2008-10-01

Oil Shale: Viable Domestic Energy, or Dirty Fuel? By Jad Mouawad, NYTimes, September 30, 2008. "After months of bitter wrangling, a quarter-century ban on offshore drilling along most of the nation's coastline expired at midnight Tuesday tonight. But amid the rancor surrounding that fight, punctuated by cries of 'Drill, baby, drill' at the Republican convention, Congress is also allowed a moratorium freezing the development of oil shale to expire... In theory, the end to the oil shale ban, which has been in effect for two years, could open two million acres for development across Colorado, Utah and Wyoming. As with offshore production, it will be up to the next administration to set the parameters on whether to expand domestic production.
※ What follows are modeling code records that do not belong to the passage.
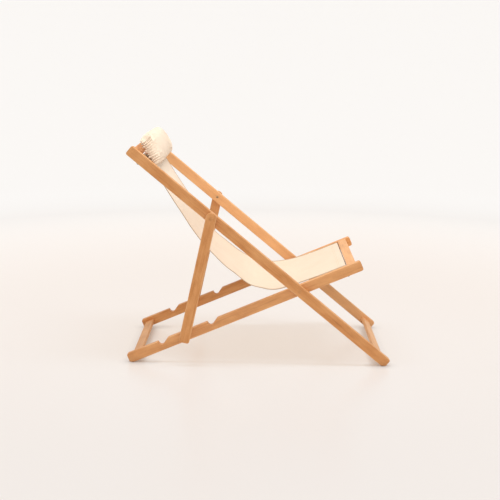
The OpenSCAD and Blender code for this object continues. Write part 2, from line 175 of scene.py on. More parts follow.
def ramp(tree, factor, stops):
    node = add(tree, "ShaderNodeValToRGB", Fac=factor)
    elements = node.color_ramp.elements
    while len(elements) < len(stops):
        elements.new(0.5)
    for element, (position, colour) in zip(elements, stops):
        element.position = position
        element.color = (*colour, 1.0)
    return node.outputs[0]


def mapped(tree, place, **inputs):
    """The place scaled, turned and shifted."""
    return add(tree, "ShaderNodeMapping", Vector=place, **inputs).outputs[0]


def wave_scale(period):
    """The wave texture's scale for bands that far apart. At a scale of 1 it has 20 of them in 2 pi."""
    return 2 * math.pi / (20 * period)


def noise_node(tree, place, scale, detail):
    return add(tree, "ShaderNodeTexNoise", Vector=place, Scale=scale, Detail=detail).outputs["Fac"]


def openness(tree, reach):
    """1 in the open and towards 0 where other surfaces stand within that reach."""
    return add(tree, "ShaderNodeAmbientOcclusion", {"samples": 8}, Distance=reach).outputs["AO"]


def set_relief(tree, shader, height, strength, distance):
    bump = add(tree, "ShaderNodeBump", Height=height, Strength=strength, Distance=distance)
    tree.links.new(bump.outputs[0], shader.inputs["Normal"])


def new_material(name, roughness, specular=0.5):
    material = bpy.data.materials.new(name)
    material.use_nodes = True
    tree = material.node_tree
    shader = tree.nodes["Principled BSDF"]
    shader.inputs["Roughness"].default_value = roughness
    shader.inputs["Specular IOR Level"].default_value = specular
    return material, tree, shader


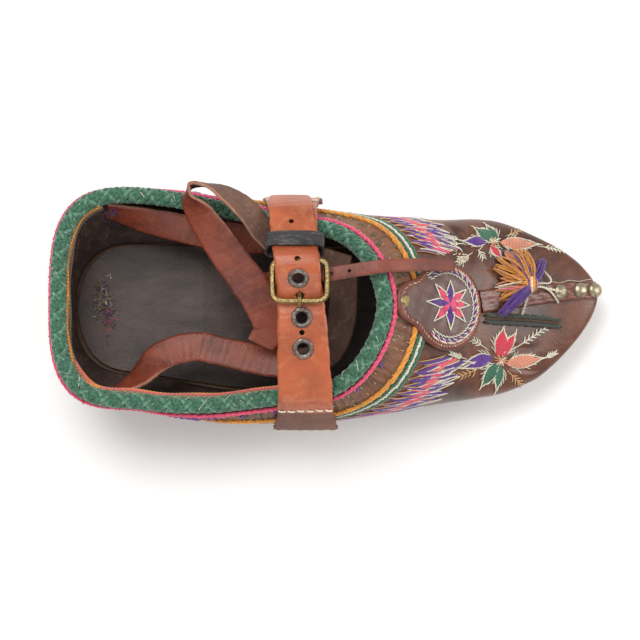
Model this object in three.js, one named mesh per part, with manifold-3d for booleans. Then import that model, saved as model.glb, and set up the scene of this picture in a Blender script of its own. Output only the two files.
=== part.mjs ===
// A flat embroidered leather shoe with a buckled instep strap.
// Millimetres, +Z up, toe towards +X, inner side towards +Y.
// The origin is the middle of the heel's face on the floor.
import * as THREE from "three";
import { mergeVertices } from "three/addons/utils/BufferGeometryUtils.js";
import Module from "manifold-3d";

const wasm = await Module();
wasm.setup();

// Driving sizes of the last
const shoeLength = 247;
const heelBack = 34.5;
const ballWidth = 84;
const collarWidth = 97;
const instepHeight = 61;
const collarHeight = 42;
const toeFanLength = 52.5;
const throatPlace = 113;
const throatDepth = 29;

// Leather and cord
const wall = 2;
const outsoleThick = 5;
const heelLift = 10;
const toeSpring = 6;
const insoleThick = 2.5;
const cordRadius = 3.7;
const clearance = 0.3;

// The sole's own places along the shoe
const heelSeatBack = 30;
const heelBreast = 28;
const ballStart = 100;
const ballEnd = 150;
const soleMargin = 1;

// Roundness of the curves: 2 is an ellipse, more is squarer
const heelRoundness = 3.1;
const heelSeatRoundness = 2.4;
const toeRoundness = 1.55;
const soleToeRoundness = 1.65;
const vaultSide = 2.2;
const vaultTop = 2;
const throatRoundness = 1.75;

// The upper's edge at the sole lies inside its widest outline by this much at the toe's tip.
const toeTuck = 4.5;

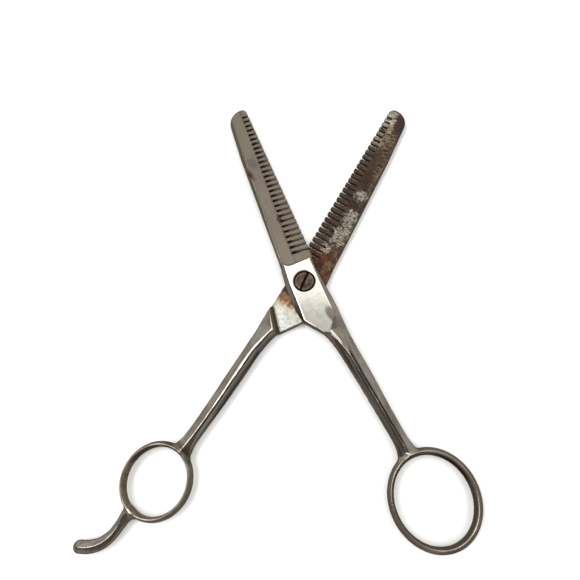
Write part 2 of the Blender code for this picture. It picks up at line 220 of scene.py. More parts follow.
# Light of the room: axis, where it starts and ends along it, how strong it gets, colour
WORLD_STEPS = [
    ("Y", -0.15, 0.65, 1.0, (0.60, 0.585, 0.56, 1.0)),
    ("Z", 0.5, 0.1, 0.6, (0.47, 0.448, 0.414, 1.0)),
    ("Z", 0.0, -0.7, 0.75, (0.09, 0.075, 0.058, 1.0)),
]
CAMERA_LENS = 32.28
CAMERA_SENSOR = 36.0
CAMERA_PLACE = (17.02, -58.63, 166.64)            # in millimetres
CAMERA_RIGHT = (0.99201, 0.04108, -0.11925)
CAMERA_BACK = (0.12612, -0.32311, 0.93792)


# Fields of distances

def meet(a, b, radius):
    """The overlap of two fields, with the edge between them rounded."""
    reach = np.hypot(np.maximum(radius + a, 0.0), np.maximum(radius + b, 0.0))
    return np.minimum(-radius, np.maximum(a, b)) + reach


def join(a, b, radius):
    """Both fields together, with a fillet between them."""
    return -meet(-a, -b, radius)


def carve(a, b, radius):
    """The first field without the second, with a rounded rim."""
    return meet(a, -b, radius)


def beyond(x, y, start, end):
    """Distance to the right of the line from start to end."""
    run = end[0] - start[0]
    rise = end[1] - start[1]
    return ((x - start[0]) * rise - (y - start[1]) * run) / math.hypot(run, rise)


def smooth_step(x, low, high):
    share = np.clip((x - low) / (high - low), 0.0, 1.0)
    return share * share * (3.0 - 2.0 * share)


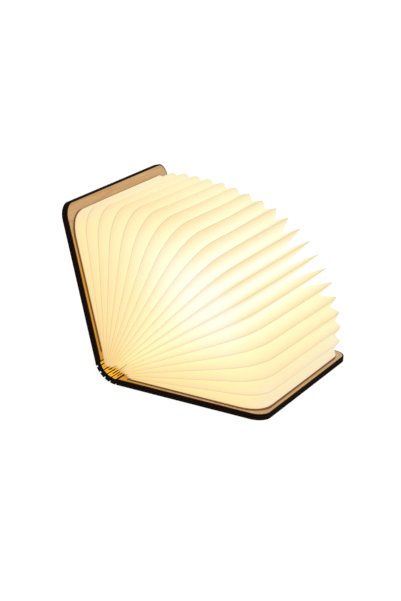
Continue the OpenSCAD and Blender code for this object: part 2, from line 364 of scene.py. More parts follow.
def add_node(tree, kind, inputs=None, stops=None, **settings):
    """Adds a node with its settings, colour stops, and inputs: values, RGB colours or sockets to link."""
    made = tree.nodes.new(kind)
    for key, value in settings.items():
        setattr(made, key, value)
    for i, (at, colour) in enumerate(stops or []):
        elements = made.color_ramp.elements
        element = elements[i] if i < 2 else elements.new(at)
        element.position = at
        element.color = (*colour, 1)
    for key, value in (inputs or {}).items():
        socket = made.inputs[key]
        if isinstance(value, bpy.types.NodeSocket):
            tree.links.new(value, socket)
        else:
            opaque = socket.type == "RGBA" and len(value) == 3
            socket.default_value = (*value, 1) if opaque else value
    return made


def seen_directly(tree):
    """One for camera, glossy and transmission rays, and nothing for the rest."""
    path = add_node(tree, "ShaderNodeLightPath")
    seen = path.outputs["Is Camera Ray"]
    for kind in ("Is Glossy Ray", "Is Transmission Ray"):
        either = {0: seen, 1: path.outputs[kind]}
        seen = add_node(tree, MATH, either, operation="MAXIMUM").outputs[0]
    return seen


# ---- wood and card ------------------------------------------------------------------------------


def board_axes(step):
    """A board's inward normal, the offset of its inner face along it, and its fore-edge direction."""
    turned = carried(step).to_3x3()
    inward = (turned @ Vector((0, 0, 1 if step == 0 else -1))).normalized()
    along = (turned @ Vector((1, 0, 0))).normalized()
    face = carried(step) @ Vector((0, 0, BOARD_T if step == 0 else CLOSED_T - BOARD_T))
    return inward, inward.dot(face), along, along.dot(face)


def grain_noise(tree, vector, across, lengthways, detail):
    """Noise drawn out along Y, as wood grain runs along the spine."""
    stretch = add_node(tree, "ShaderNodeMapping", {"Vector": vector, "Scale": (across, lengthways, across)})
    made = add_node(
        tree,
        "ShaderNodeTexNoise",
        {"Vector": stretch.outputs[0], "Scale": 1.0, "Detail": detail, "Roughness": 0.6},
    )
    return made.outputs["Fac"]


def burn_rim(obj, inward, props):
    """Insets both faces of a board twice, and marks what lies outside as burnt: 1 burnt, 0 bare."""
    activate(obj)
    bpy.ops.object.mode_set(mode="EDIT")
    bpy.ops.mesh.select_mode(type="FACE")
    bpy.ops.mesh.select_all(action="DESELECT")
    bpy.ops.object.mode_set(mode="OBJECT")
    for face in obj.data.polygons:
        face.select = abs(face.normal.dot(inward)) > 0.99
    bpy.ops.object.mode_set(mode="EDIT")
    bpy.ops.mesh.inset(thickness=props.char_w, depth=0)
    bpy.ops.mesh.inset(thickness=props.brown_w, depth=0)
    bpy.ops.object.mode_set(mode="OBJECT")
    burnt = obj.data.attributes.new("burnt", "FLOAT", "POINT")
    for point in burnt.data:
        point.value = 1.0
    for face in obj.data.polygons:
        if face.select:
            for i in face.vertices:
                burnt.data[i].value = 0.0


# How far before the lit length's end the light starts to fade, and how far beyond it the light is gone.
FADE_BEFORE, FADE_AFTER = 30 * MM, 15 * MM
PLIES = 3
# A face counts as a board's or a slat's flat face when its normal lies this squarely.
FLAT_FACE, SLAT_FACE = 0.95, 0.7


def charred_board(name, step, props):
    """Laser-cut birch plywood: straight-grained satin veneer on the faces, golden where the pages light
    it, and matte charred edges and arrises with faint brown glue lines."""
    material, tree = new_material(name)
    inward, face_at, along, spine_at = board_axes(step)
    coords = add_node(tree, "ShaderNodeTexCoord")
    facing = add_node(tree, VECTOR_MATH, {0: coords.outputs["Normal"], 1: inward}, operation="DOT_PRODUCT")
    facing = facing.outputs["Value"]
    place = coords.outputs["Object"]
    streaks = grain_noise(tree, place, 900.0, 26.0, 5.0)
    bands = grain_noise(tree, place, 130.0, 6.0, 2.0)
    grain = add_node(tree, MATH, {0: streaks, 1: bands}, operation="ADD")
    grain = add_node(
        tree, "ShaderNodeMapRange", {"Value": grain.outputs[0], "From Min": 0.7, "From Max": 1.3}
    )
    veneer = {0: grain.outputs[0], 6: props.veneer_dark, 7: props.veneer}
    veneer = add_node(tree, MIX, veneer, data_type="RGBA").outputs[2]
    far = add_node(tree, VECTOR_MATH, {0: place, 1: along}, operation="DOT_PRODUCT")
    far = add_node(tree, MATH, {0: far.outputs["Value"], 1: spine_at}, operation="SUBTRACT")
    lit_end = props.lit_low if step == 0 else props.lit_end
    lit = add_node(
        tree,
        "ShaderNodeMapRange",
        {
            "Value": far.outputs[0],
            "From Min": lit_end - FADE_BEFORE,
            "From Max": lit_end + FADE_AFTER,
            "To Min": 0.95,
            "To Max": 0.0,
        },
    )
    golden = add_node(tree, MIX, {0: 0.1, 6: props.lit, 7: veneer}, data_type="RGBA").outputs[2]
    glowing = add_node(tree, MIX, {0: lit.outputs[0], 6: veneer, 7: golden}, data_type="RGBA").outputs[2]
    level = add_node(tree, VECTOR_MATH, {0: place, 1: inward}, operation="DOT_PRODUCT")
    level = add_node(tree, MATH, {0: level.outputs["Value"], 1: face_at}, operation="SUBTRACT")
    wander = add_node(tree, "ShaderNodeTexNoise", {"Vector": place, "Scale": 90.0, "Detail": 2.0})
    level = add_node(
        tree,
        MATH,
        {0: wander.outputs["Fac"], 1: 0.6 * MM, 2: level.outputs[0]},
        operation="MULTIPLY_ADD",
    )
    half_ply = BOARD_T / (2 * PLIES)
    layers = add_node(tree, MATH, {0: level.outputs[0], 1: half_ply}, operation="PINGPONG")
    glue = add_node(
        tree,
        "ShaderNodeMapRange",
        {"Value": layers.outputs[0], "From Max": 0.3 * MM, "To Min": 0.7, "To Max": 0.0},
    )
    edge = add_node(tree, MIX, {0: glue.outputs[0], 6: props.char, 7: props.ply}, data_type="RGBA").outputs[2]
    squarely = add_node(tree, MATH, {0: facing}, operation="ABSOLUTE")
    flat = add_node(tree, MATH, {0: squarely.outputs[0], 1: FLAT_FACE}, operation="GREATER_THAN").outputs[0]
    burnt = add_node(tree, "ShaderNodeAttribute", attribute_name="burnt")
    left = {0: flat, 1: burnt.outputs["Fac"]}
    bare = add_node(tree, MATH, left, operation="SUBTRACT", use_clamp=True)
    inner = add_node(tree, MATH, {0: facing, 1: FLAT_FACE}, operation="GREATER_THAN").outputs[0]
    face = add_node(tree, MIX, {0: inner, 6: veneer, 7: glowing}, data_type="RGBA").outputs[2]
    colour = add_node(tree, MIX, {0: bare.outputs[0], 6: edge, 7: face}, data_type="RGBA").outputs[2]
    rough = add_node(tree, "ShaderNodeMapRange", {"Value": bare.outputs[0], "To Min": 0.95, "To Max": 0.5})
    shine = add_node(tree, "ShaderNodeMapRange", {"Value": bare.outputs[0], "To Min": 0.03, "To Max": 0.35})
    bump = add_node(tree, "ShaderNodeBump", {"Height": streaks, "Strength": 0.12, "Distance": 0.1 * MM})
    surface = add_node(
        tree,
        "ShaderNodeBsdfPrincipled",
        {
            "Base Color": colour,
            "Roughness": rough.outputs[0],
            "Specular IOR Level": shine.outputs[0],
            "Normal": bump.outputs[0],
        },
    )
    add_node(tree, OUTPUT, {"Surface": surface.outputs[0]})
    return material


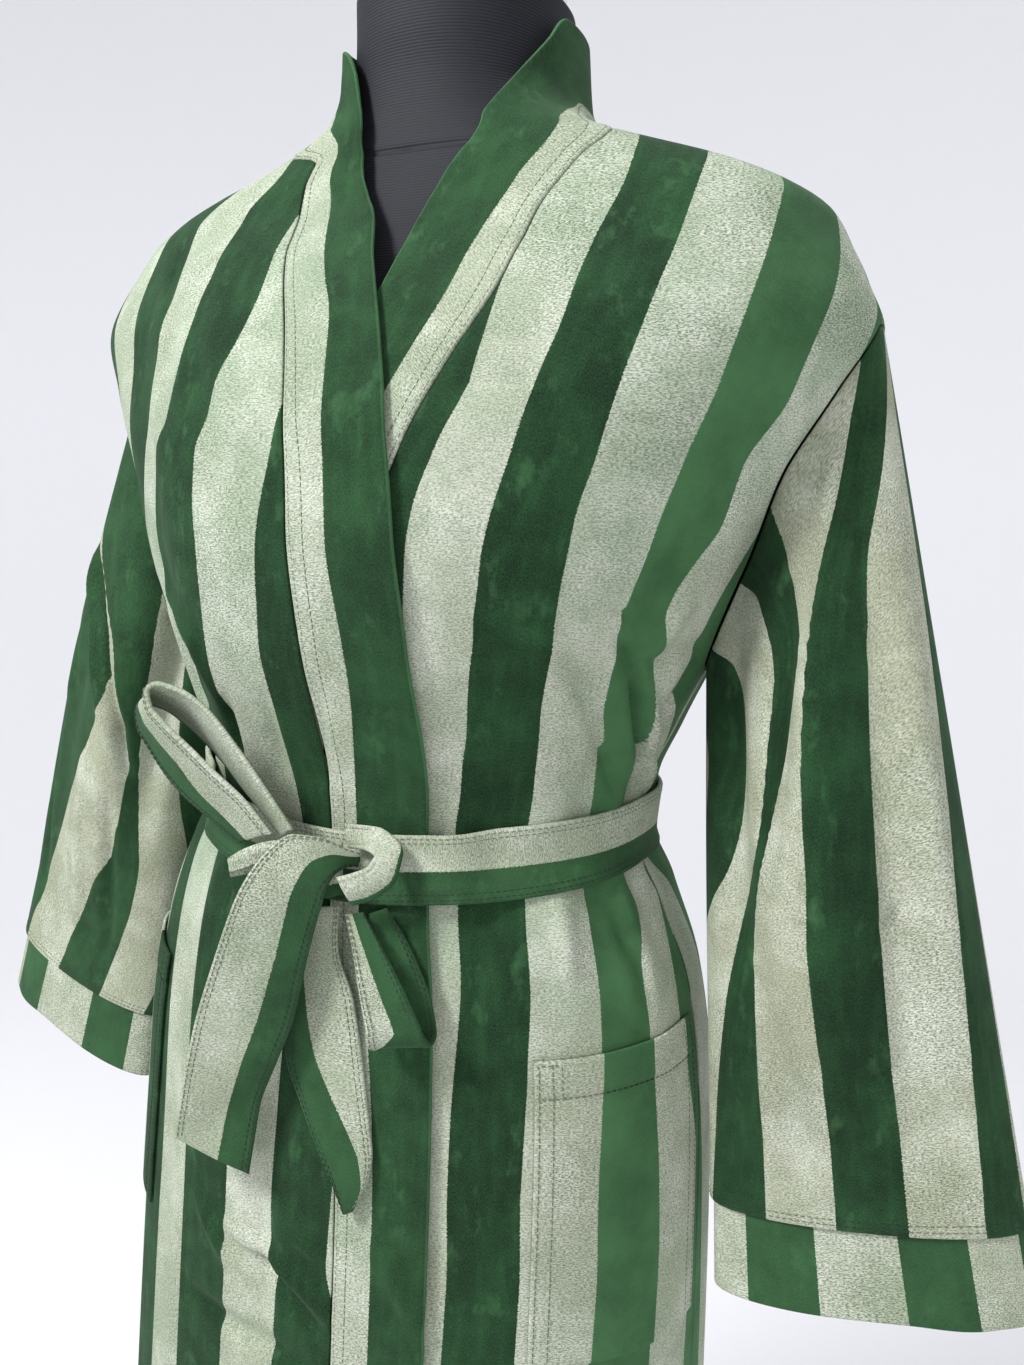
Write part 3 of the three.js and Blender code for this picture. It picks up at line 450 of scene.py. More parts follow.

Backers of the program, including Senator Bob Bennett, Republican of Utah, have argued that developing these resources would help bring oil and gasoline prices down. There is potentially plenty of oil trapped in these sedimentary rocks -- though how much, no one quite knows for sure. Some estimates put the figure at 500 billion barrels, twice the oil reserves of Saudi Arabia. 'What are you afraid of?' Senator Bennett said in The Salt Lake Tribune last week. 'You're afraid it might work. And it's very clear, given the price of $4 a gallon gas, that people want to find out.' but for its many critics, oil shale is a particularly nasty way of dealing with the energy crisis. To get hydrocarbons out of the shale, the sedimentary rocks must be heated to temperatures of 900 degrees by injecting steam. The process, which melts the oil and allows for its collection, uses vast amounts of energy and water. Critics also say shale production would emit four times more global warming pollution than producing conventional gasoline, and point to the environmental damage caused in Canada by producing oil from tar sands."